説明不要のスターにして正真正銘の天才、スライ・ストーン。音楽シーンに革命を起こし、理想に押し潰されて長い余生を送りながら影響力を発揮し続ける偉人の歩みを、ドキュメンタリー公開を機に再確認してみよう!
現代においてスライ・ストーンが話題にされるとき、まず挙がるのは音楽界に及ぼした影響の大きさだ。最近アレック・パラオが編纂したカヴァー集『Everybody Is A Star: The Sly Stone Songbook』を聴いてもそれはわかるし、サンプリング例も無数にある。が、より大きな視点で見ると、60年代後半以降のポップ・ミュージックの構造そのものを形作ったのがスライだったとも言える。
ファンクのイノヴェーターとしてはジェイムズ・ブラウン(JB)と並ぶ存在。

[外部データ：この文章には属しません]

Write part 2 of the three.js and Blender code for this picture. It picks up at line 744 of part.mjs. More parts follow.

だが、異なる部分もある。例えば、バンドを厳しく統率したJBに対して、スライは自身が総帥となるファミリー・ストーンのメンバーには自由に演奏させた。68年のヒット“Everyday People”で〈Different strokes for different folks〉と歌ったように、人種や性別を超えた世界/共同体を望んだスライの音楽は圧倒的に自由で開かれていた。ジョージ・クリントンがPファンクで謳った〈ワン・ネイション〉にもスライの精神が宿る。そのクリントンがスライの曲をノーマン・ホイットフィールドに教えたことでサイケデリック・ソウルが生まれ、モータウンに新しい風を吹かせた。スライがクラヴィネットを用いてファンクを作ったことにスティーヴィー・ワンダーも刺激を受けただろう。マイルス・デイヴィスらによるジャズのファンク化にも影響を与えた。それはプリンスとその一派の音楽にも波及し、ディアンジェロなどに受け継がれていく。

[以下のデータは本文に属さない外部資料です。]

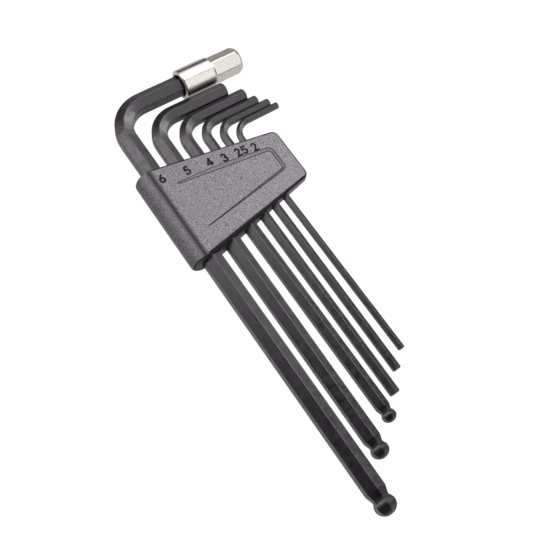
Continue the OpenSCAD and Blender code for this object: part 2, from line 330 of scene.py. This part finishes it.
# Moulded holder, with softer edges than the solid and its sizes sunk into the face
def holder_points(barrel_rings=14, barrel_sides=168, end_rings=10, end_sides=120):
    """Points on the rounded rims of the barrel and on the corners of the thin end."""
    points = []
    for y_end, way in ((TOP_Y, 1), (BOTTOM_Y, -1)):
        for j in range(barrel_rings + 1):
            a = math.radians(90 * j / barrel_rings)
            radius = BARREL_R - BARREL_ROUND + BARREL_ROUND * math.cos(a)
            y = y_end - way * BARREL_ROUND * (1 - math.sin(a))
            for i in range(barrel_sides):
                t = math.tau * i / barrel_sides
                points.append((BARREL_X + radius * math.cos(t), y, radius * math.sin(t)))
    for y_mid in (TOP_END_Y - END_CORNER, BOTTOM_END_Y + END_CORNER):
        for j in range(end_rings + 1):
            a = math.radians(90 * j / end_rings)
            radius = END_CORNER - END_ROUND + END_ROUND * math.cos(a)
            z = END_HALF - END_ROUND + END_ROUND * math.sin(a)
            for i in range(end_sides):
                t = math.tau * i / end_sides
                x, y = END_X - END_CORNER + radius * math.cos(t), y_mid + radius * math.sin(t)
                points += [(x, y, -z), (x, y, z)]
    return points


def hull_object(name, points, *materials):
    bm = bmesh.new()
    for p in points:
        bm.verts.new(p)
    bmesh.ops.convex_hull(bm, input=bm.verts)
    loose = [v for v in bm.verts if not v.link_faces]
    bmesh.ops.delete(bm, geom=loose, context="VERTS")
    bmesh.ops.dissolve_limit(bm, angle_limit=math.radians(0.02), verts=bm.verts, edges=bm.edges)
    return solid(name, bm, *materials)


def hex_loop(flats, z):
    """Hexagon with slightly cut corners, as 12 points."""
    half = flats * math.sqrt(CORNER * CORNER - 1) / 2
    loop = []
    for k in range(6):
        c, s = math.cos(math.radians(60 * k)), math.sin(math.radians(60 * k))
        for side in (-1, 1):
            loop.append(Vector((flats / 2 * c - side * half * s, flats / 2 * s + side * half * c, z)))
    return loop


def add_loft(bm, loops):
    rows = [[bm.verts.new(p) for p in loop] for loop in loops]
    count = len(rows[0])
    for a, b in zip(rows, rows[1:]):
        for i in range(count):
            j = (i + 1) % count
            bm.faces.new((a[i], a[j], b[j], b[i]))
    bm.faces.new(list(reversed(rows[0])))
    bm.faces.new(rows[-1])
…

60年代後半にスライ&ザ・ファミリー・ストーンとして結実するその音楽性は、スライの幅広い音楽体験がベースになっている。43年にテキサス州デントンで生まれ、サンフランシスコ/ベイエリアのヴァレーホで育ったスライ・ストーンことシルヴェスター・スチュワート。父は助祭、母が伝道者という教会一家で、後にファミリー・ストーンに加入する弟フレディや妹ローズ、リトル・シスターを組む妹ヴェットたちと育った。50年代初期には兄妹で組んだスチュワート・フォー名義のゴスペルのシングルもリリース。つまり原点はゴスペルだ。ギターやベースなども習得したが、鍵盤をメインの楽器としたのも教会出身者らしい。ファミリー・ストーンの“Family Affair”(71年)で演奏したビリー・プレストンやボビー・ウーマックとも互いの作品で共演し合うほどの仲となるが、それもゴスペルが繋いだ縁だと言える。ファミリー・ストーン69年のヒット“I Want To Take You Higher”に代表される高揚感を煽るファンクにも、熱狂的な黒人教会で育ったというバックグラウンドが透けて見える。

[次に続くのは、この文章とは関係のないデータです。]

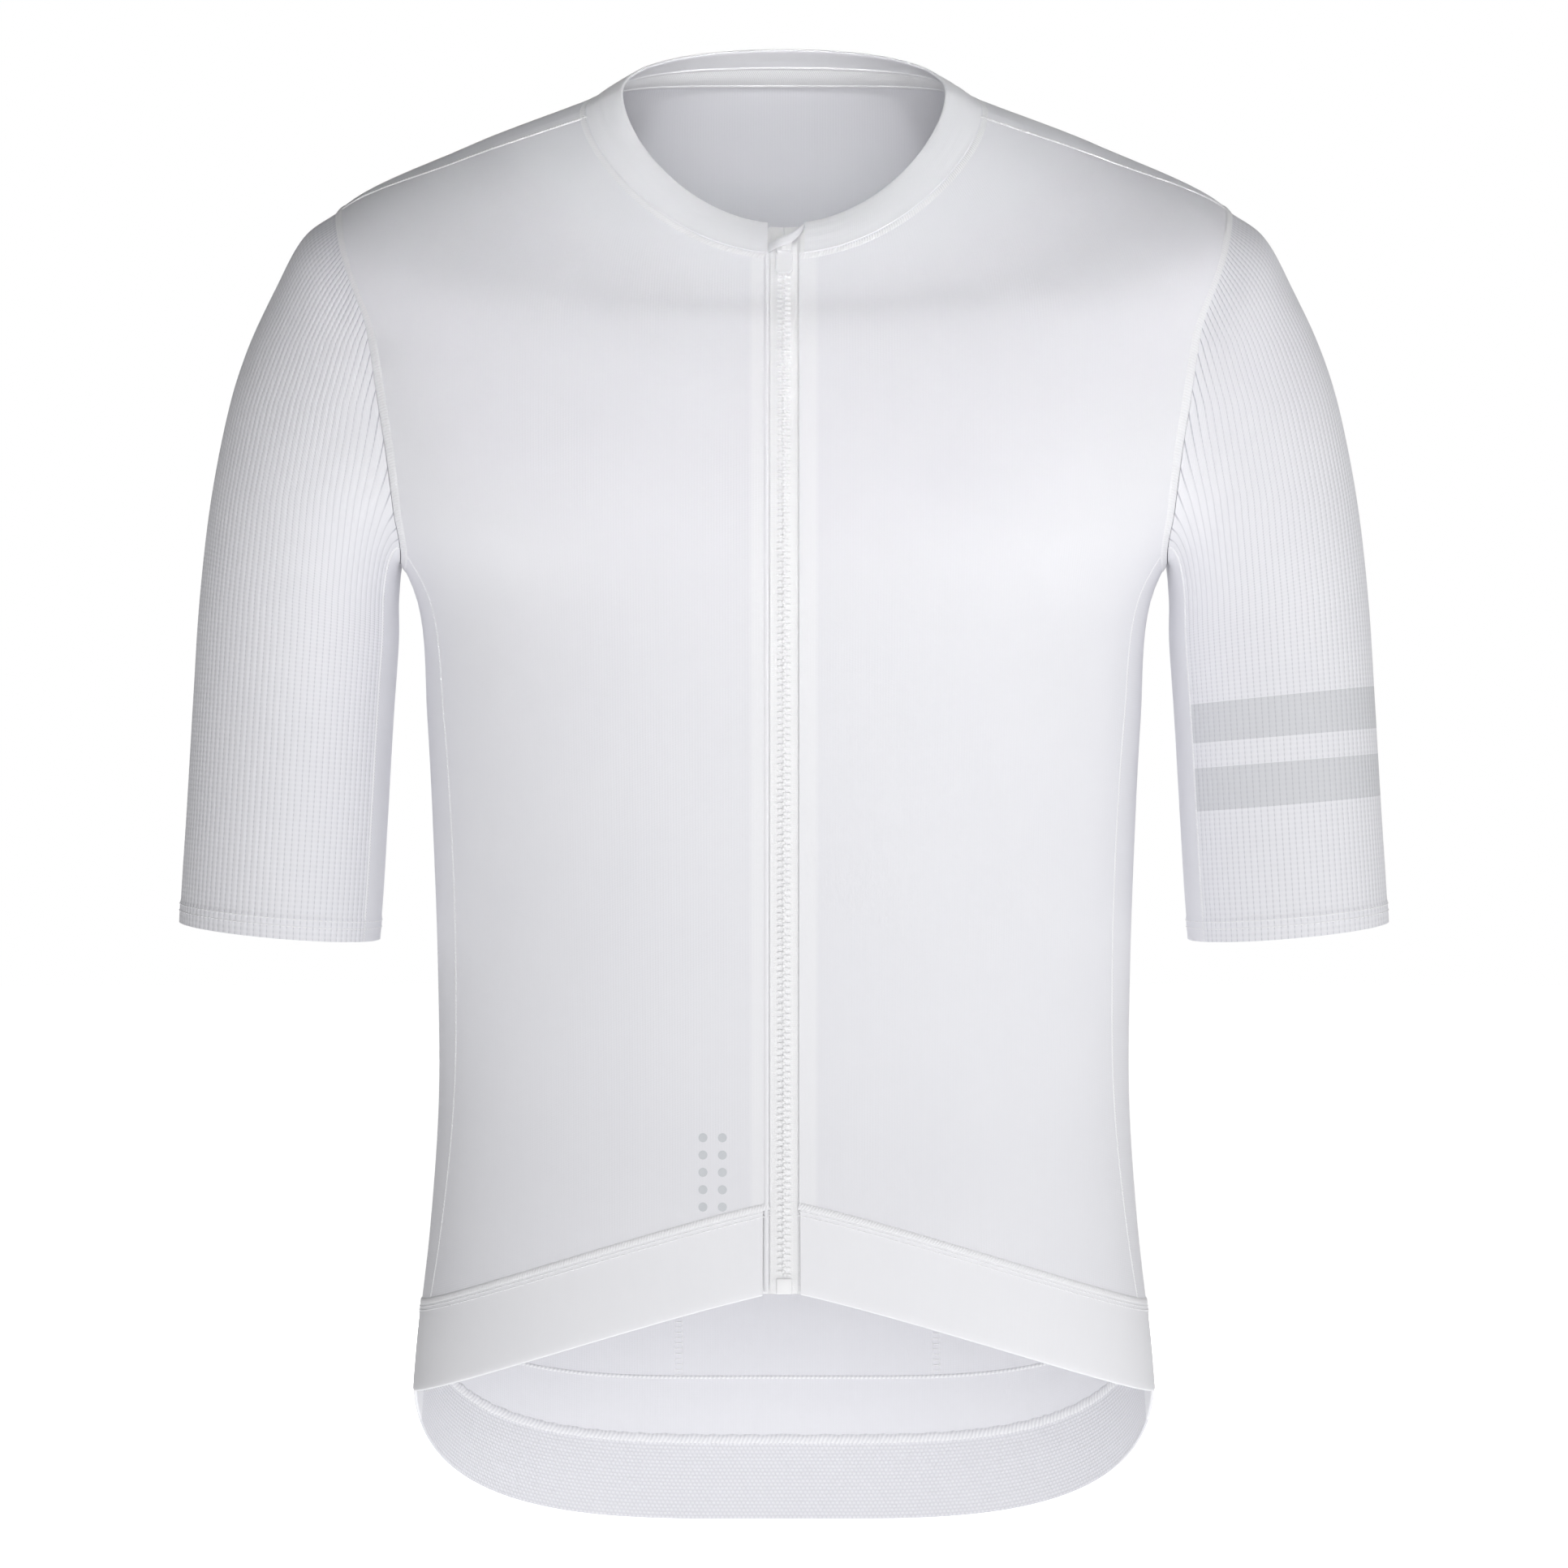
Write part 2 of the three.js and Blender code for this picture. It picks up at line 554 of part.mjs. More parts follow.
// Zip: the tapes lie under the folded edges, and the teeth stand on the tapes between those edges.
const zipBottomUp = upAtHeight(BESIDE_ZIP, HEM_FRONT_MIDDLE - ZIP_DROP);
function zipSkin(fromX, toX, fromUp, toUp, rows) {
  const places = steps(rows).map((t) => {
    const up = lerp(fromUp, toUp, t);
    return [fromX, toX].map((x) => [frontAroundAtX(x, up), up]);
  });
  const normals = places.map((row) => row.map(([, up]) => normalAt(bodyPoint, 0, up, ZIP_STEP)));
  const points = places.map((row) => row.map((place) => bodyPoint(...place)));
  return { points, normals };
}
const tapeFace = -(BAND_WALL + SEAM_GAP);
const teethFoot = tapeFace + SEAM_GAP;
const halfGap = SEAM_GAP / 2;
const tapeSkin = zipSkin(halfGap, TAPE_HALF, zipBottomUp, NECK + TAPE_TOP, ZIP_ROWS);

// A frame on the zip's middle line: across the zip, up along it and out of the cloth.
function zipFrame(up) {
  const out = normalAt(bodyPoint, 0, up, ZIP_STEP);
  const side = new THREE.Vector3(1, 0, 0);
  return { point: bodyPoint(0, up), side, out, along: new THREE.Vector3().crossVectors(out, side) };
}

// Places a mesh so that its own X, Y and Z run along three directions from a point.
function seat(mesh, point, x, y, z) {
  new THREE.Matrix4()
    .makeBasis(x, y, z)
    .setPosition(point)
    .decompose(mesh.position, mesh.quaternion, mesh.scale);
}

const sliderFoot = zipFrame(NECK + SLIDER_FOOT);
const retainerTop = upAtHeight(BESIDE_ZIP, HEM_FRONT_MIDDLE + RETAINER.height);
const teethSkin = zipSkin(
  halfGap,
  TEETH_HALF,
  retainerTop + TEETH_END_GAP.stop,
  NECK + SLIDER_FOOT - TEETH_END_GAP.slider,
  ZIP_ROWS,
);
for (const [side, sign] of [["left", 1], ["right", -1]]) {
  add(`zip_tape_${side}`, wall(tapeSkin, tapeFace - TAPE_WALL, tapeFace, sign), COLOURS.tape);
  add(`zip_teeth_${side}`, wall(teethSkin, teethFoot, TEETH_RISE, sign), COLOURS.teeth, PLASTIC_ROUGHNESS);
}
const retainerSkin = zipSkin(-RETAINER.halfWidth, RETAINER.halfWidth, zipBottomUp, retainerTop, 1);
add("zip_retainer", wall(retainerSkin, teethFoot, RETAINER.rise), COLOURS.teeth, PLASTIC_ROUGHNESS);

// Slider: a flat body over the teeth with the bridge that carries the pull along its middle
const sliderTop = TEETH_RISE + SLIDER.cover;
const sliderProfile = new THREE.Shape([
  new THREE.Vector2(-SLIDER.width / 2, teethFoot),
  new THREE.Vector2(SLIDER.width / 2, teethFoot),
  new THREE.Vector2(SLIDER.width / 2, sliderTop),
  new THREE.Vector2(SLIDER.bridgeWidth / 2, sliderTop),
  new THREE.Vector2(SLIDER.bridgeWidth / 2, sliderTop + SLIDER.bridge),
  new THREE.Vector2(-SLIDER.bridgeWidth / 2, sliderTop + SLIDER.bridge),
  new THREE.Vector2(-SLIDER.bridgeWidth / 2, sliderTop),
  new THREE.Vector2(-SLIDER.width / 2, sliderTop),
]);
const sliderShape = new THREE.ExtrudeGeometry(sliderProfile, { depth: SLIDER.length, bevelEnabled: false });
const slider = add("zip_slider", sliderShape, COLOURS.teeth, PLASTIC_ROUGHNESS);
const sliderHead = sliderFoot.point.clone().addScaledVector(sliderFoot.along, SLIDER.length);
seat(slider, sliderHead, sliderFoot.side, sliderFoot.out, sliderFoot.along.clone().negate());

// Pull tab, hung from its upper end just below the slider and lying along the zip under the neck seam
function pullOutline() {
  const { width, length, neckWidth, neckLength, tipRadius } = PULL;
  const neck = neckWidth / 2;
  const half = width / 2;
  const outline = new THREE.Shape();
  outline.moveTo(-neck, PULL.wall / 2);
  outline.lineTo(-neck, -neckLength);
  outline.lineTo(-half, -neckLength - (half - neck));
  outline.lineTo(-half, tipRadius - length);
  outline.absarc(tipRadius - half, tipRadius - length, tipRadius, Math.PI, 1.5 * Math.PI);
  outline.absarc(half - tipRadius, tipRadius - length, tipRadius, 1.5 * Math.PI, 2 * Math.PI);
  outline.lineTo(half, -neckLength - (half - neck));
  outline.lineTo(neck, -neckLength);
  outline.lineTo(neck, PULL.wall / 2);
  return outline;
}
const pullShape = new THREE.ExtrudeGeometry(pullOutline(), {
  depth: PULL.wall,
  bevelEnabled: false,
  curveSegments: PULL_CORNER_SEGMENTS,
});
pullShape.translate(0, 0, -PULL.wall / 2);
const pull = add("zip_pull", pullShape, COLOURS.teeth, PLASTIC_ROUGHNESS);
const rest = zipFrame(NECK - PULL_LIES_ALONG);
const restToSlider = sliderFoot.point.clone().sub(rest.point).dot(rest.along);
const pullPin = rest.point
  .clone()
  .addScaledVector(rest.along, restToSlider - SEAM_GAP - PULL.wall / 2)
  .addScaledVector(rest.out, TEETH_RISE + SEAM_GAP + PULL.wall / 2);
seat(pull, pullPin, rest.side, rest.along, rest.out);

// Garage flap: a narrow fold from the foot of the collar's plain end up to the top of its other end,
// arched over the slider
const garageEdge = ({ from, to, power }, s) => lerp(from, to, s ** power);
const garagePlaces = steps(2).map((t) =>
  steps(GARAGE.columns).map((s) => {
    const x = lerp(SEAM_GAP - COLLAR_EDGE_RIGHT, COLLAR_EDGE_LEFT - SEAM_GAP, s);
    const up = NECK + lerp(garageEdge(GARAGE.lowerEdge, s), garageEdge(GARAGE.upperEdge, s), t);
    return [frontAroundAtX(x, up), up];
  }),
);
const garageSkin = {
  points: garagePlaces.map((row) => row.map((place) => bodyPoint(...place))),
  normals: garagePlaces.map((row) => row.map(() => sliderFoot.out)),
};
const garageArch = (s) => GARAGE.rise * (1 - Math.abs(2 * s - 1) ** GARAGE.archPower);
add("zip_garage", wall(garageSkin, (s) => garageArch(s) - GARAGE.wall, garageArch), COLOURS.band);

// Rear pockets: three bags side by side on the back, stitched down at their foot and sides and
// standing open at the mouth
const pocketEdges = [
  () => POCKET_OUTER,
  (up) => backAroundAtX(POCKET_SEAM_LEFT, up),
  (up) => backAroundAtX(POCKET_SEAM_RIGHT, up),
  () => 360 - POCKET_OUTER,
];
const pocketFoot = (x) =>
  POCKET_FOOT.middle + POCKET_FOOT.sideRise * Math.abs(x / POCKET_FOOT.sideAt) ** POCKET_FOOT.power;

function pocketPlace(fromEdge, toEdge, s, t) {
  let up = upAtHeight(180, POCKET_MOUTH);
  let around = 180;
  for (let i = 0; i < REFINEMENTS; i++) {
    around = lerp(fromEdge(up), toEdge(up), s);
    const { x } = torsoPoint(around, up);
    up = upAtHeight(around, lerp(pocketFoot(x), POCKET_MOUTH, t));
  }
  return [around, up];
}

["left", "middle", "right"].forEach((name, i) => {
  const places = steps(POCKET_ROWS).map((t) =>
    steps(POCKET_COLUMNS).map((s) => pocketPlace(pocketEdges[i], pocketEdges[i + 1], s, t)),
  );
  const stand = (s, t) => POCKET_GAP + POCKET_BULGE * Math.sin(Math.PI * s) * t ** POCKET_OPENING;
  const outer = (s, t) => stand(s, t) + PANEL_WALL;
  add(`pocket_${name}`, wall(skin(torsoPoint, places), stand, outer), COLOURS.body);
});

export default jersey;
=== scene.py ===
"""A short-sleeved cycling jersey in its worn form: cloth, seams, zip and a plain studio."""

import math

import bpy
import numpy as np
from mathutils import Matrix, Vector


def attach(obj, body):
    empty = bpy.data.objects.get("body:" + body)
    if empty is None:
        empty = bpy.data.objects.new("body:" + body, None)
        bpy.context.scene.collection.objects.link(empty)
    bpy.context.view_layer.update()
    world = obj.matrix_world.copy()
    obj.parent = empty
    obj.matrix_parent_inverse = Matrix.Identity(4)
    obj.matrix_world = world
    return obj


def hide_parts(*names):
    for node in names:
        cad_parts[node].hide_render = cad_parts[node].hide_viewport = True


bl_info = {
    "name": "Cycling Jersey",
    "version": (1, 0, 0),
    "blender": (4, 5, 0),
    "location": "View3D > Sidebar > Jersey",
    "description": "Sews a short-sleeved cycling jersey with a full front zip in its worn form",
    "category": "Object",
}

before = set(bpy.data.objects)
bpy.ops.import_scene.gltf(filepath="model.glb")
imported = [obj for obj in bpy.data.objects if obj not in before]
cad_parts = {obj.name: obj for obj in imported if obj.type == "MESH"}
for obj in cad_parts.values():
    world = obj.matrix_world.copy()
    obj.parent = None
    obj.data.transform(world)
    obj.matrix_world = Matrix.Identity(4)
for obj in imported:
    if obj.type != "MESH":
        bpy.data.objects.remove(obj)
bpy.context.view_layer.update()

# All of the jersey's own sizes are in millimetres, and a mesh gets them in metres.
MM = 0.001

# The body's rings, from below the tail up to the neck seam. Columns: the height in front, at the side and
# behind, half the width, the depth in front and behind, how square the ring is, how straight its back rises.
TORSO_RINGS = np.array([
    (-690, -690, -690, 178.5, 112, 119, 2.3, 0),
    (-630, -630, -630, 178.5, 111, 118, 2.3, 0),
    (-570, -570, -570, 175, 109.5, 116, 2.3, 0),
    (-510, -510, -510, 168.4, 107, 110, 2.3, 0),
    (-450, -450, -450, 164.4, 104, 103, 2.3, 0),
    (-390, -390, -390, 164.8, 105, 100, 2.3, 0),
    (-330, -330, -330, 166.8, 108, 103, 2.3, 0),
    (-270, -270, -270, 169.8, 112, 110, 2.35, 0),
    (-215, -213, -211, 174.6, 116, 117, 2.4, 0),
    (-180, -165, -160, 198, 117, 120, 2.5, 0),
    (-150, -118, -112, 209, 114.5, 120, 2.55, 0),
    (-118, -70, -72, 215, 107, 114, 2.5, 0),
    (-88, -29, -36, 213.5, 95, 101, 2.35, 0),
    (-72, -1.5, 3, 155, 84, 86, 2.15, 0),
    (-52.5, 21.5, 38, 94, 72, 66, 2, 0.5),
])
NECK = len(TORSO_RINGS) - 1
SHOULDER_POINT = 12
COLLAR_TOP = np.array((-37, 31, 55.5, 77, 57, 50, 2, 0.8))
COLLAR_BOW = 1.2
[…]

一方で、高校時代には白人メンバーを中心とした男女混成のコーラス・グループ、ヴィスケインズでドゥーワップ路線の曲を歌っていた。大学では音楽理論を学び、ジャズや民俗音楽などに触れ、ロックやポップスも流すラジオDJとして活躍。そんな越境感覚が買われ、64年からは地元のレーベルであるオータムでプロデューサー/ソングライターとしてボビー・フリーマンやボー・ブラメルズなどを手掛けている。当時流行のスイム・ダンスに感化された自身のシングルも出した。そうしたなか、スライは女性トランペッターのシンシア・ロビンソンらとストーナーズを結成。同時期には弟フレディ(ギター)が率いたストーン・ソウルズにも関与した。そのふたつのグループに、ジェリー・マルティーニ(サックス)、グレッグ・エリコ(ドラム)、ラリー・グラハム(ベース)を加えて誕生したのがスライ&ザ・ファミリー・ストーンである。